The Copyright Office published a final rule that puts all regulations for the use of a copyright notice into a single location, said a notice Tuesday. The rule takes effect Oct. 12. "This rule, intended to simplify and streamline the regulations, makes no substantive changes to the regulations" and combines "regulations at 37 C.F.R. 201.20 to 37 C.F.R. 202.2 into one location in section 202.2," it said.
BMI distributed and administered a record $1.02 billion in royalties to composers, songwriters and publishers and had $1.13 billion in revenue to end FY 2017, said the performing rights organization's news release Thursday. Royalty distributions -- including domestic, international and direct deals that BMI administers on behalf of publishers -- were 10 percent higher from the prior fiscal year. Total domestic revenue, which included digital, media and general licensing, reached $836 million, up 7 percent. It said new long-term agreements with Netflix, Hulu and others helped boost digital revenue 7 percent to $163 million, while growth in terrestrial radio, cable and satellite radio categories upped media licensing revenue 6 percent to $524 million. The PRO processed nearly 1.4 trillion performances -- 1.35 trillion digital -- this year, up about 40 percent.
A Germany-based site that offered illegally "stream ripped" music with 60 million monthly global visitors shut down after legal actions by the U.K. and U.S. record industries, said the International Federation of the Phonographic Industry in a Thursday news release. Like similar sites, YouTube-mp3.org extracted audio files typically from music videos and offered them as "free permanent" downloads to users, said IFPI, adding stream ripping is the "most prevalent form of online music copyright infringement." It said the site made hundreds of thousands of dollars in ad revenue per month, but didn't pay anything to music artists and creators. Capitol Records, Sony, Warner Brothers and other companies settled Tuesday with YouTube-mp3 and its operator Philip Matesanz in the District Court for the Central District of California, said an order (in Pacer) agreed to by Judge André Birotte. The industry's complaint (in Pacer) was filed a year ago.
Via Licensing said Verizon joined its LTE licensing program. “Via’s patent pool provides a fair, transparent and cost-effective license to all essential LTE and LTE-Advanced patents from Via's LTE licensors,” Via said.
South Korea’s Electronics and Telecommunications Research Institute joined HEVC Advance, the one-stop-shop H.265 patent pool announced Tuesday. The licensor follows Samsung to become the second new member under an option for licensors to hold dual memberships in HEVC Advance and rival MPEG LA H.265 (see 1704050046).
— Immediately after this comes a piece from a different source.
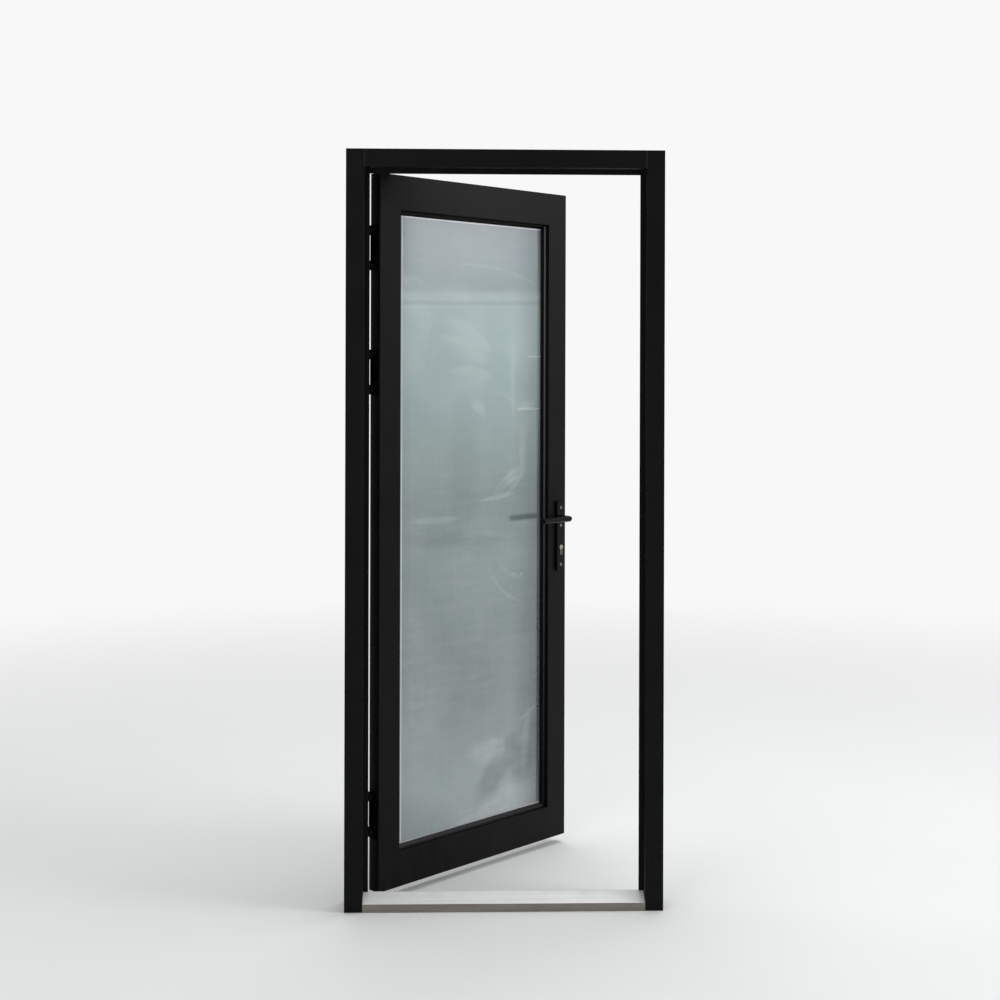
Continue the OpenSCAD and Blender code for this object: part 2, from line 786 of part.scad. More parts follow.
module faceplate_screws() {
    color(steel) in_leaf() at_lock() for (z = faceplate_screw_zs)
        translate([-faceplate_t, 0, z]) rotate([0, 0, -90]) countersunk_screw(4.2, 14);
}

module latch_bolt() {
    tip = -faceplate_t - latch_throw;
    head_back = 3.3;
    lug_x = backset - arm_lug_x;
    bar_z = lever_z + arm_r + 0.7;
    color(steel) in_leaf() at_lock() difference() {
        union() {
            span([tip, -bolt_y, latch_low], [head_back, bolt_y, latch_low + latch_h]);
            span([case_wall + slide_gap, -bolt_y, latch_low], [head_back, bolt_y, bar_z + 4]);
            span([case_wall + slide_gap, -2.5, bar_z], [lug_x + 4, 2.5, bar_z + 4]);
            span([lug_x, -2.5, lever_z + arm_lug_z], [lug_x + 4, 2.5, bar_z + 4]);
        }
        // the sloping face that rides over the strike plate
        translate([tip, -bolt_y, latch_low - cut]) rotate([0, 0, -35])
            translate([-20, 0, 0]) mirror([0, 1, 0]) cube([40, 30, latch_h + 2 * cut]);
    }
}

module dead_bolt() {
    bolt_l = backset + 4;
    color(steel) in_leaf() at_lock() difference() {
        span([-faceplate_t, -bolt_y, bolt_low], [bolt_l - faceplate_t, bolt_y, bolt_low + bolt_h]);
        // notch for the cam
        span([bolt_l - faceplate_t - 12, -cam_t / 2 - 0.6, bolt_low - cut],
             [bolt_l - faceplate_t - 5, cam_t / 2 + 0.6, bolt_low + 6]);
    }
}

module follower() {
    y = case_in_y - 0.3;
    color(steel) in_leaf() at_lock() difference() {
        union() {
            bar_y(backset, lever_z, hub_r, -y, y);
            bar_y(backset, lever_z, hub_boss_r, -case_t / 2, case_t / 2);
            translate([backset, 0, lever_z]) rotate([0, -arm_angle, 0])
                span([-2, -2, 0], [2, 2, arm_r]);
        }
        square_hole(-case_t, case_t);
    }
}

// The square hole for the spindle
module square_hole(y0, y1) {
    h = spindle_w / 2 + 0.05;
    span([backset - h, y0, lever_z - h], [backset + h, y1, lever_z + h]);
}

// A torsion spring beside the follower's arm, with its leg against the case
module follower_spring() {
    w = 1.4;
    y0 = -case_in_y + 0.3;
    r = hub_r + 0.85;
    color(steel) in_leaf() at_lock() {
        difference() {
            bar_y(backset, lever_z, r + w, y0, y0 + w);
            bar_y(backset, lever_z, r, y0 - cut, y0 + w + cut);
        }
        span([backset, y0, lever_z - r - w], [case_d - case_wall, y0 + w, lever_z - r]);
    }
}

module spindle() {
    h = spindle_w / 2;
    l = spindle_half;
    color(steel) in_leaf() at_lock() span([backset - h, -l, lever_z - h], [backset + h, l, lever_z + h]);
}

module cylinder_body() {
    color(brass) in_leaf() at_lock() difference() {
        translate([0, -cylinder_half, 0]) cylinder_profile(0, 2 * cylinder_half);
        bar_y(backset, cylinder_z, plug_r + run_gap, -cylinder_half - cut, cylinder_half + cut);
        bar_y(backset, cylinder_z, cam_r + 0.8, -cam_t / 2 - 0.2, cam_t / 2 + 0.2);
        bar_x(0, cylinder_z - cylinder_screw_drop, 2.1 + seat_gap, backset - 10, backset + 10);
    }
}

// One plug, from the cam out to the cylinder's end, with its keyway
module cylinder_plug() {
    difference() {
        bar_y(backset, cylinder_z, plug_r, cam_t / 2, cylinder_half);
        span([backset - 1, 9, cylinder_z - plug_r - cut], [backset + 1, cylinder_half + cut, cylinder_z + 4]);
    }
}

module cylinder_plug_near() {
    color(silver) in_leaf() at_lock() mirror([0, 1, 0]) cylinder_plug();
}

module cylinder_plug_far() {
    color(silver) in_leaf() at_lock() cylinder_plug();
}

module cylinder_cam() {
    color(steel) in_leaf() at_lock() {
        bar_y(backset, cylinder_z, 8, -cam_t / 2, cam_t / 2);
        intersection() {
            bar_y(backset, cylinder_z, cam_r, -cam_t / 2, cam_t / 2);
            span([backset - 4, -cam_t / 2, cylinder_z - cam_r - cut], [backset + 4, cam_t / 2, cylinder_z]);
        }
    }
}

module cylinder_screw() {
    color(steel) in_leaf() at_lock() translate([-faceplate_t, 0, cylinder_z - cylinder_screw_drop])
        rotate([0, 0, -90]) countersunk_screw(4.2, faceplate_t + backset + 4.5);
}

// ---------- handle ----------

// A back plate on the +Y side, from the leaf's face outwards
module backplate(y0) {
    r = 3;
    w = plate_w / 2;
    h = plate_h / 2;
    translate([backset, y0, plate_mid_z]) rotate([90, 0, 0]) mirror([0, 0, 1])
        linear_extrude(height = plate_t) {
            square([plate_w - 2 * r, plate_h], center = true);
            square([plate_w, plate_h - 2 * r], center = true);
            for (x = [r - w, w - r]) for (z = [r - h, h - r]) translate([x, z]) circle(r = r);
        }
}

module backplate_cuts(y0) {
    bar_y(backset, lever_z, neck_r + run_gap, y0 + 2, y0 + plate_t + cut);
    bar_y(backset, lever_z, spindle_w, y0 - cut, y0 + 2 + cut);
    translate([0, y0 - cut, 0]) cylinder_profile(0.2, plate_t + 2 * cut);
}

// The near plate takes the screw heads
module backplate_near() {
    y0 = leaf_t / 2;
    color(black) in_leaf() at_lock() mirror([0, 1, 0]) difference() {
        backplate(y0);
        backplate_cuts(y0);
        for (z = handle_screw_zs) translate([backset, y0 + plate_t, z]) rotate([0, 0, 180])
            countersunk_hole(handle_screw_d, plate_t + cut);
    }
}

// The far plate has posts that the screws enter
module backplate_far() {
    y0 = leaf_t / 2;
    post_l = 6;
    color(black) in_leaf() at_lock() difference() {
        union() {
            backplate(y0);
            for (z = handle_screw_zs) bar_y(backset, z, handle_screw_d / 2 + 1.5, y0 - post_l, y0 + 1);
        }
        backplate_cuts(y0);
        for (z = handle_screw_zs) bar_y(backset, z, handle_screw_d / 2 + seat_gap, y0 - post_l - cut, y0 + 5);
    }
}

module handle_screws() {
    color(steel) in_leaf() at_lock() for (z = handle_screw_zs)
        translate([backset, -leaf_t / 2 - plate_t, z]) countersunk_screw(handle_screw_d, leaf_t + plate_t + 4);
}

// A lever on the +Y side: neck, round corner and bar towards the hinges
module lever() {
    y0 = leaf_t / 2 + 2 + seat_gap;
    bar_y_mid = leaf_t / 2 + lever_reach;
    r = lever_h / 2;
    difference() {
        union() {
            bar_y(backset, lever_z, neck_r, y0, bar_y_mid);
            translate([backset, bar_y_mid, lever_z]) sphere(r = r);
            bar_x(bar_y_mid, lever_z, r, backset, backset + lever_l - 3);
            bar_x(bar_y_mid, lever_z, r - 1.5, backset + lever_l - 4, backset + lever_l);
        }
        square_hole(y0 - cut, spindle_half + 0.5);
    }
}

module lever_near() {
    color(black) in_leaf() at_lock() mirror([0, 1, 0]) lever();
}

module lever_far() {
    color(black) in_leaf() at_lock() lever();
}

jamb_hinge_side();
jamb_lock_side();
head();
threshold();
seal_hinge_jamb();
seal_lock_jamb();
seal_head();
seal_threshold();
frame_screws();
strike_plate();
strike_screws();
hinge_frame_plate(0);  // hinge_frame_plate_low
hinge_frame_plate(1);  // hinge_frame_plate_mid
hinge_frame_plate(2);  // hinge_frame_plate_top
hinge_leaf_plate(0);  // hinge_leaf_plate_low
hinge_leaf_plate(1);  // hinge_leaf_plate_mid
hinge_leaf_plate(2);  // hinge_leaf_plate_top
hinge_pin(0);  // hinge_pin_low
hinge_pin(1);  // hinge_pin_mid
hinge_pin(2);  // hinge_pin_top
hinge_washers();
hinge_frame_screws();
hinge_leaf_screws();
stile_hinge_side();
stile_lock_side();
rail_top();
rail_bottom();
corner_cleats();
cleat_screws();
glass_pane();
setting_blocks();
gasket_near();
gasket_far();
bead_top();
bead_bottom();
bead_hinge_side();
bead_lock_side();
lock_case();
lock_cover();
lock_faceplate();
faceplate_screws();
latch_bolt();
dead_bolt();
follower();
follower_spring();
spindle();
cylinder_body();
cylinder_plug_near();
cylinder_plug_far();
cylinder_cam();
cylinder_screw();
backplate_near();
backplate_far();
handle_screws();
lever_near();
lever_far();
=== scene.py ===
"""Looks for a glazed metal door that stands open in its own frame.

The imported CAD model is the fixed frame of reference.  Each visible CAD piece is copied, its
hard edges are eased as the real extrusions and castings have them, and it is dressed in a
procedural finish.  The levers are swept anew.  Screws, seals and the small hidden pieces keep
their CAD mesh and get a finish of their own.
"""
import json
import logging
import math
from collections.abc import Iterable, Sequence
from dataclasses import dataclass, field, replace
from enum import Enum

import bmesh
import bpy
from mathutils import Matrix, Vector


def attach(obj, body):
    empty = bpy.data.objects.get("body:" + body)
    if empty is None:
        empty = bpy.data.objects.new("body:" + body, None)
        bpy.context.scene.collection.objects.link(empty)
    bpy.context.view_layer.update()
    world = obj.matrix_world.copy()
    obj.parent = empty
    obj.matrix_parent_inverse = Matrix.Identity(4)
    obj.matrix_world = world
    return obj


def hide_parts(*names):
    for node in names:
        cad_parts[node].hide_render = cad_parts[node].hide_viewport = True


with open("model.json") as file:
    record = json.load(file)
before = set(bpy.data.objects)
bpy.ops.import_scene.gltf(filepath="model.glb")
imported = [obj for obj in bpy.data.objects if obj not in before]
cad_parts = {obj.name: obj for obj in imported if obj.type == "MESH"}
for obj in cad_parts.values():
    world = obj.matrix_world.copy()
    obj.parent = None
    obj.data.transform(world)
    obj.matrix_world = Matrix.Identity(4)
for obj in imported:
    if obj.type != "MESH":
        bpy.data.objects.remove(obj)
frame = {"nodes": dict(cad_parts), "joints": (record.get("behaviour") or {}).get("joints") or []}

LOG = logging.getLogger("glazed_door")
MM = 0.001
LONG_EDGE = 8 * MM  # edges of an extrusion that are shorter than this stay sharp
HARD_ANGLE = math.radians(38)
PANE_DEPTH = 0.03  # y of the marks on the glass, with the leaf shut


class Body(Enum):
    """The rigid bodies of the door set."""

    FRAME = "frame"
    LEAF = "leaf"
    LEVER = "lever"
    LATCH = "latch"
    BOLT = "bolt"
    KEY = "key"


class Side(Enum):
    """The two faces of the leaf, as the sign of +Y when it is shut."""

    NEAR = -1
    FAR = 1


# ---------------------------------------------------------------------------
# The leaf's turn
# ---------------------------------------------------------------------------


@dataclass(frozen=True)
class Swing:
    """The leaf's turn about its hinge pin, from shut to the way it stands at rest."""

    pin: Vector
    angle: float

    @classmethod
    def from_joints(cls, joints: Sequence[dict], name: str) -> "Swing":
        """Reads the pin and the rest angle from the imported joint.

        Args:
            joints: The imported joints.
            name: The leaf's joint.

        Returns:
            The swing, whose shut position is the joint's lower limit.
        """
        joint = next(j for j in joints if j["name"] == name)
        return cls(Vector(joint["pos_m"]), -math.radians(joint["range_deg"][0]))

    @property
    def opened(self) -> Matrix:
        """The matrix that carries a point of the shut leaf to where it stands."""
        return (
            Matrix.Translation(self.pin)
            @ Matrix.Rotation(self.angle, 4, "Z")
            @ Matrix.Translation(-self.pin)
        )

    @property
    def shut(self) -> Matrix:
        """The matrix that carries a point of the standing leaf back to shut."""
        return self.opened.inverted()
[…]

Sharp Electronics seeks a ban on imports of Hisense smart TVs that allegedly infringe its patents, said a Tarrif Act Section 337 complaint filed Aug. 29 on which the International Trade Commission seeks comment by Sept. 13, according to Tuesday's Federal Register. Sharp has a trademark license agreement with Hisense that allows Hisense to make and sell Sharp-branded smart TVs, but Sharp says Hisense uses the same technologies to make smart sets under its own brand, violating patents. Hisense didn't comment.
The Copyright Royalty Board will begin a proceeding to determine distribution of digital audio recording technology royalty fees in the 2009, 2010 and 2011 Musical Works Funds, said a Friday notice in the Federal Register. Potential participants should file petitions and filing fees by Oct. 2, said the notice.
The U.S. will post intellectual property experts in the coming weeks to provide regional cooperation in Abuja, Nigeria; Bangkok; Bucharest; Hong Kong; and Sao Paulo, said Deputy Attorney General Rod Rosenstein at an Interpol's international IP crime conference in New York Tuesday. He said Justice will respond more quickly to mutual legal assistance requests from other countries. The department is strengthening its ability to pursue charges through its U.S. attorney's offices and roughly 260 computer hacking and IP coordinators across the country and has developed a Cybercrime Lab, he said.
Monday’s announcement that Fox, Panasonic and Samsung will form a licensable certification and logo program built around Samsung’s HDR10+ dynamic-metadata high dynamic range platform (see 1708280018) was “definitely an attempt to give the industry an option for an open standard that could be further developed and one that’s royalty-free.” So said Danny Kaye, Fox Film Corp. executive vice president, when we asked him after Panasonic’s IFA news conference in Berlin Wednesday whether the HDR10+ licensing program was meant to give the industry an alternative to the proprietary, royalty-bearing Dolby Vision offering. Fox, Panasonic and Samsung will seek wide deployment of the HDR10+ licensing program once license terms are announced publicly at CES, Kaye told us. “We hope everybody adopts it,” he said. “That’s the intent of something like this with an open standard, to get as many device manufacturers, chip manufacturers, content providers, as possible, and that’s what we’ll try to attain.” The “ease of authoring” content with HDR10+ will lead to many more HDR films “becoming available” than previously thought, said Michiko Ogawa, who runs Panasonic's home entertainment business.